• THE DATA
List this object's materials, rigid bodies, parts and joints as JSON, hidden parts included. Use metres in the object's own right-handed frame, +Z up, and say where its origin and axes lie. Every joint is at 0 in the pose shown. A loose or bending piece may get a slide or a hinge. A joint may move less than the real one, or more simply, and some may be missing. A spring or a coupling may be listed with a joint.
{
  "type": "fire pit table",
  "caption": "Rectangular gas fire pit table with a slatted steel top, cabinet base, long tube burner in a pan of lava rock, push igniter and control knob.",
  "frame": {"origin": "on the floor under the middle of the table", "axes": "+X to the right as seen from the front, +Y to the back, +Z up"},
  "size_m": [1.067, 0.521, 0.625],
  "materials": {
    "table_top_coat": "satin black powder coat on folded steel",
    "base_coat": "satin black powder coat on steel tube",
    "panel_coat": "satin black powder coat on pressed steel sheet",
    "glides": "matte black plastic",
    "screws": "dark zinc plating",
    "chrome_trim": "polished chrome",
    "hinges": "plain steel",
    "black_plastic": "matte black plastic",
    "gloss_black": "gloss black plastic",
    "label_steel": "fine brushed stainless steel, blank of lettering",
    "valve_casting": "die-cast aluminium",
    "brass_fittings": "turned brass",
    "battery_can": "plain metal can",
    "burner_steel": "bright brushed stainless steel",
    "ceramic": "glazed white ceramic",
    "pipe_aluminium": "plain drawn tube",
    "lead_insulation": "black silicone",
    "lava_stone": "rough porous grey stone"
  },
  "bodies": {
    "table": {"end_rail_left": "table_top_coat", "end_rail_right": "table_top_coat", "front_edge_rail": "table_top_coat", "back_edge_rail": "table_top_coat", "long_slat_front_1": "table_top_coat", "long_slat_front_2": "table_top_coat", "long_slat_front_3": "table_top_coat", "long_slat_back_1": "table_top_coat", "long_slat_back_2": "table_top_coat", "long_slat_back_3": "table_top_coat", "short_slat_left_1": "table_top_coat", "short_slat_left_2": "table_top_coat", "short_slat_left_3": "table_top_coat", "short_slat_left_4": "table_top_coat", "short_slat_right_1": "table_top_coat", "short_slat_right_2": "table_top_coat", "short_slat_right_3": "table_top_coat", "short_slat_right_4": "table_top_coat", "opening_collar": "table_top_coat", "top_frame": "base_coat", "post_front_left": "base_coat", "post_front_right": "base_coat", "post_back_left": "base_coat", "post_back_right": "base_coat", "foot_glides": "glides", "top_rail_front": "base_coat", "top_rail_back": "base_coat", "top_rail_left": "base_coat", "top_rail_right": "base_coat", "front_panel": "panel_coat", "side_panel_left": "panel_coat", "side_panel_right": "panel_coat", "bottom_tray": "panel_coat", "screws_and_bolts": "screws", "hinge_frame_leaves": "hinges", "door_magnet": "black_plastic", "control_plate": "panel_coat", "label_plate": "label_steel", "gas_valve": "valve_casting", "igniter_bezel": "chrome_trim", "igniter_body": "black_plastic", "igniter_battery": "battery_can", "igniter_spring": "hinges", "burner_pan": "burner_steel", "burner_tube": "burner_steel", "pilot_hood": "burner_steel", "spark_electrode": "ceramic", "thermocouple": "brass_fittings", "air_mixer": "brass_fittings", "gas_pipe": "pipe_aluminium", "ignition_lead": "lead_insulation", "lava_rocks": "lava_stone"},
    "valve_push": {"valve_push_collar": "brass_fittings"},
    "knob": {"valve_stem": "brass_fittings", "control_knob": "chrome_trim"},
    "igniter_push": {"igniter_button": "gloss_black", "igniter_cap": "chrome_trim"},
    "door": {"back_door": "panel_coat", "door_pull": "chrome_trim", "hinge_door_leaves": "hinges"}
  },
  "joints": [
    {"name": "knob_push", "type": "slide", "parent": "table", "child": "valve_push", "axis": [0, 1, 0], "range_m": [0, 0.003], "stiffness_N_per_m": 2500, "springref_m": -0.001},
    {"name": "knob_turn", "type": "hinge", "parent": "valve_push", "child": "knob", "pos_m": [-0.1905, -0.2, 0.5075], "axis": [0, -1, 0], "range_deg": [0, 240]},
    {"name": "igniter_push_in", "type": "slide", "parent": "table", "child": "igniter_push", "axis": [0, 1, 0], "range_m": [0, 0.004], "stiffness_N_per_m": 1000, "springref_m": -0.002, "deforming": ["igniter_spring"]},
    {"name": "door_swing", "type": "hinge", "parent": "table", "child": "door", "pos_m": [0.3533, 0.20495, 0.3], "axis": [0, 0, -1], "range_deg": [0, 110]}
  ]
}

...

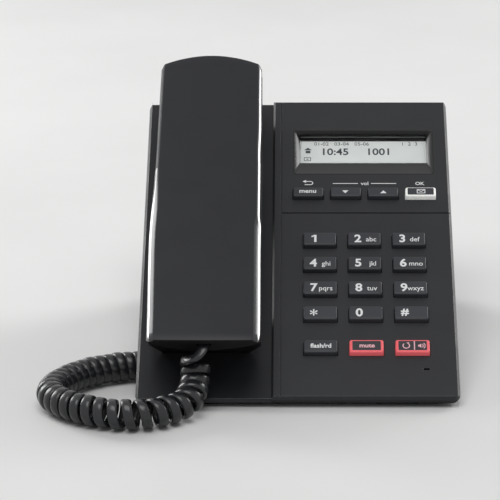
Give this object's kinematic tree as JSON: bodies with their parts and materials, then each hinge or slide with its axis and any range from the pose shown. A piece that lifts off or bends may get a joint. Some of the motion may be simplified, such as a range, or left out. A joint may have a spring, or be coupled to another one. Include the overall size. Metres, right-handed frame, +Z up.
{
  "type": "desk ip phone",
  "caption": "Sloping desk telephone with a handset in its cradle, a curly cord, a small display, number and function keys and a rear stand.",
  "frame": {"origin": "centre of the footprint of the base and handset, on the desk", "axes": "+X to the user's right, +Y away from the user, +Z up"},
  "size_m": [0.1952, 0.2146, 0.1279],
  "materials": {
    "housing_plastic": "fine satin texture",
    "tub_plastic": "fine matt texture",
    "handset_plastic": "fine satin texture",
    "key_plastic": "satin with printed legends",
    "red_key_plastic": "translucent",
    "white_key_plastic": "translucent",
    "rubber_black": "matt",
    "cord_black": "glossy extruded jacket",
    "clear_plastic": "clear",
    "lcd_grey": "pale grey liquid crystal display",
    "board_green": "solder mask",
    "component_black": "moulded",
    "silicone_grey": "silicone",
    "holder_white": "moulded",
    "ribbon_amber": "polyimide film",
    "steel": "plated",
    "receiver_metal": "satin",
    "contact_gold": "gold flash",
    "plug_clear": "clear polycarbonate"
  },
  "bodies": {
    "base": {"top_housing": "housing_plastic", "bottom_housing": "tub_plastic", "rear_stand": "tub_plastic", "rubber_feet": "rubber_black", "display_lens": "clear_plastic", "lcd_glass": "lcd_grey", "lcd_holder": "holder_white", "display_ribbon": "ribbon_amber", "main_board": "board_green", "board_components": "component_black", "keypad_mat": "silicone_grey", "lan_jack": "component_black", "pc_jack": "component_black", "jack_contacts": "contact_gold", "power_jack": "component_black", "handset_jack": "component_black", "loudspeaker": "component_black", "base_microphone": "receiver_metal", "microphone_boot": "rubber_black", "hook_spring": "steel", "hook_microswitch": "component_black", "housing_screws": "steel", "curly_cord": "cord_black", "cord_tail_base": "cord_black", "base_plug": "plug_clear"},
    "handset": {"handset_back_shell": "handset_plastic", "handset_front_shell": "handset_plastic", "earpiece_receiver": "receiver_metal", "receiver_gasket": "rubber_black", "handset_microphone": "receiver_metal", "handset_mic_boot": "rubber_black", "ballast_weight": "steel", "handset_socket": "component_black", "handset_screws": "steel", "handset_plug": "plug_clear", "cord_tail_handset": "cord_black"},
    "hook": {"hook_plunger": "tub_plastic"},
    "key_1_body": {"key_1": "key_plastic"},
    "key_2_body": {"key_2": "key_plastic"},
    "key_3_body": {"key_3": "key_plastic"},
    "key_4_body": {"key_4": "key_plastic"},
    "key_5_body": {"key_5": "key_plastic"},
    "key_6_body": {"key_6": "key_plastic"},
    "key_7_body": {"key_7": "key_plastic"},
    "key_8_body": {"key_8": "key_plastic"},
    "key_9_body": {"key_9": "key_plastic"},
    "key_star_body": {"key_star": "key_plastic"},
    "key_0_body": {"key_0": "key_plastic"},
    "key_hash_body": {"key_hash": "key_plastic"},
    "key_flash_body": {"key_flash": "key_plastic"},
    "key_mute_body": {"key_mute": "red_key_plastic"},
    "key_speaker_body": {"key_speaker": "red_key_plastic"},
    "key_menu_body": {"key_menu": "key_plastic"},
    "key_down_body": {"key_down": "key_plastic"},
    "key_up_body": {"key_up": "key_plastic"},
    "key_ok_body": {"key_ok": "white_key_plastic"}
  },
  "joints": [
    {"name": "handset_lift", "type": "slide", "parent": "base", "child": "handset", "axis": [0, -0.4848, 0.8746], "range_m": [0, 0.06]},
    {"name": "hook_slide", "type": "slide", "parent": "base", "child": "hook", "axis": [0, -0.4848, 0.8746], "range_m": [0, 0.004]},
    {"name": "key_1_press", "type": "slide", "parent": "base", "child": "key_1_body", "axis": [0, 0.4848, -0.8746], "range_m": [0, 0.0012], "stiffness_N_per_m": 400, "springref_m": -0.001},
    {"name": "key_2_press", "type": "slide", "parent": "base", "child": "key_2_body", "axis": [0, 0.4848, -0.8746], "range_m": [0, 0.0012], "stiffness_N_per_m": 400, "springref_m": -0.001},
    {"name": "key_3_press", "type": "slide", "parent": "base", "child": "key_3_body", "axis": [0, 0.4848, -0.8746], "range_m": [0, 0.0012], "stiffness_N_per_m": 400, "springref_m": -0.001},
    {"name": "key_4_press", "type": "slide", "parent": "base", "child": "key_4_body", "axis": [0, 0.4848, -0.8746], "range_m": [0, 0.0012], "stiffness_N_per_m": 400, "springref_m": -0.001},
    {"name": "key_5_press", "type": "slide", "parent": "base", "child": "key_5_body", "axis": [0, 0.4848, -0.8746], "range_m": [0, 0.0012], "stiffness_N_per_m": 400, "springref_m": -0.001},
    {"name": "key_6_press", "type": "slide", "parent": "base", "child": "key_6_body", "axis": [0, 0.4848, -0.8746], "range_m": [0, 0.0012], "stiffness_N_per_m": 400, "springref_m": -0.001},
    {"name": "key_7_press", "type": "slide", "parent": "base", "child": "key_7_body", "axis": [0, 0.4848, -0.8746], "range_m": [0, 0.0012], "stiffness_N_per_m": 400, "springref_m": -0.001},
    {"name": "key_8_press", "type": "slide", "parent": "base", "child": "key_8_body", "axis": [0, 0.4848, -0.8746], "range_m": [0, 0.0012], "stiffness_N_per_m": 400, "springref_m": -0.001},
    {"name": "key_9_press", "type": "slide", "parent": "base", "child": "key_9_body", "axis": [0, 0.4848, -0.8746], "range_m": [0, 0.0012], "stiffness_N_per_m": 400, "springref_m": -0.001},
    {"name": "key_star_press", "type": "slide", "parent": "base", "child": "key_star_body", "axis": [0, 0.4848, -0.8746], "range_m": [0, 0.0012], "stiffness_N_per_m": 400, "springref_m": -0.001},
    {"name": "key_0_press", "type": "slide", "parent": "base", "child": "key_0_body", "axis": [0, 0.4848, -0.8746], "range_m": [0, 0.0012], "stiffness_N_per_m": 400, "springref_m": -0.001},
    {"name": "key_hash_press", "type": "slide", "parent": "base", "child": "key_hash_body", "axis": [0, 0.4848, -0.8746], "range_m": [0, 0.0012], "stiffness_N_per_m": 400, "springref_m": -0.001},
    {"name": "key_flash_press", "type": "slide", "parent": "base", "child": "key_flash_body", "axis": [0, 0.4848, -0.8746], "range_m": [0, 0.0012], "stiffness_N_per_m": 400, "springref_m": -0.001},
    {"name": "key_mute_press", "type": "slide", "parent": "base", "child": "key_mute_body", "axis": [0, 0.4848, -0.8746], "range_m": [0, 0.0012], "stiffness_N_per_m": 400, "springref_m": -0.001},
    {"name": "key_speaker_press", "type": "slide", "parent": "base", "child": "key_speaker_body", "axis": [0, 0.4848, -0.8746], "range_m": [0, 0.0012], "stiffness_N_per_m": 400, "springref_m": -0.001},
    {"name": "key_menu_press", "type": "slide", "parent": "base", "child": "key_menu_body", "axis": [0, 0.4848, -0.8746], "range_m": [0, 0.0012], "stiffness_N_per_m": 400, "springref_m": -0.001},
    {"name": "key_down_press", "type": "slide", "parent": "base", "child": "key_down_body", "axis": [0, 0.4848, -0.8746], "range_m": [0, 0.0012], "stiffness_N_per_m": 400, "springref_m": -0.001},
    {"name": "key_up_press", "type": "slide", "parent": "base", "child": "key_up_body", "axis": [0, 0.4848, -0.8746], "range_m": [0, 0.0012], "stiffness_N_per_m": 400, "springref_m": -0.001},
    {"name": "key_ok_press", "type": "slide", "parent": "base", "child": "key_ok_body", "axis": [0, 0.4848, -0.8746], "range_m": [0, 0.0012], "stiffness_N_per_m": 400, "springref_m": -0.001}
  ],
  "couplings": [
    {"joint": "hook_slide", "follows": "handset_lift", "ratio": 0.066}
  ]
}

• WORK REQUIRED
For each line in the data above that contains the string "object", extract the line.

• OUTPUT FOR THIS EXERCISE
List this object's materials, rigid bodies, parts and joints as JSON, hidden parts included. Use metres in the object's own right-handed frame, +Z up, and say where its origin and axes lie. Every joint is at 0 in the pose shown. A loose or bending piece may get a slide or a hinge. A joint may move less than the real one, or more simply, and some may be missing. A spring or a coupling may be listed with a joint.
Give this object's kinematic tree as JSON: bodies with their parts and materials, then each hinge or slide with its axis and any range from the pose shown. A piece that lifts off or bends may get a joint. Some of the motion may be simplified, such as a range, or left out. A joint may have a spring, or be coupled to another one. Include the overall size. Metres, right-handed frame, +Z up.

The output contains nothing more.